The complaint adds: "The search warrant authorized the seizure of financial records related principally to a former employee of the company; it did not authorize any seizure of any health care or medical record of any persons, least of all third parties completely unrelated to the matter.
"While executing the warrant, the defendants seized personal mobile phones, including all the data and information on those phones, without any employing the proper and procedurally correct screening methods to protect private and privileged information, all of which was completely unapproved by the search warrant."
The IRS' data theft was so enormous it affects "roughly one out of every twenty-five adult American citizens," the complaint states.
It claims that one of the IRS agents involved has a "history of misconduct, ethical breaches, and criminal activity," including lying to grand juries, lying to witnesses about their rights during investigations, and "abusing search warrants and subpoenas for privileged information."

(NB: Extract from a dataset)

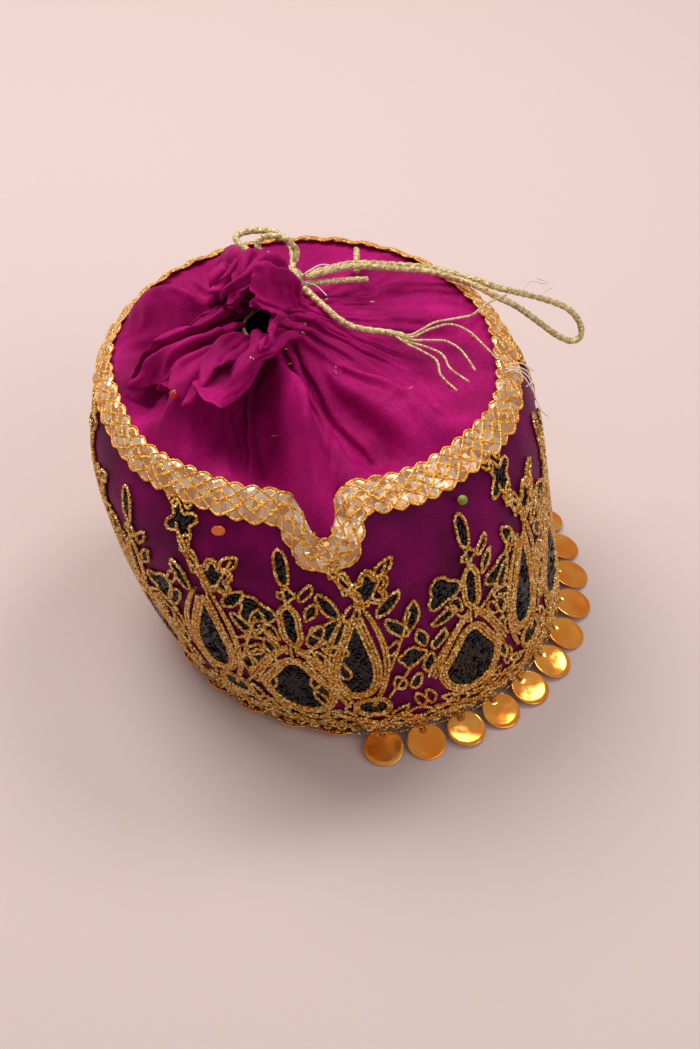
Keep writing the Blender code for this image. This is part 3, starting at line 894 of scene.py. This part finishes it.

It claims the IRS refuses to reveal which agents participated in the raid, who saw the medical records, and which agents have the records today.
The class seeks $25,000 in compensatory damages "per violation per individual" and punitive damages for constitutional violations.
It also seeks declaratory judgment "to protect the proprietary and privileged information of the medical records seized," an injunction preventing the IRS from sharing the information, and an order "compelling the return of all such records and the purging of government databases of all such records, in whatever form kept or accessible."
The class is represented by Robert E. Barnes of Malibu.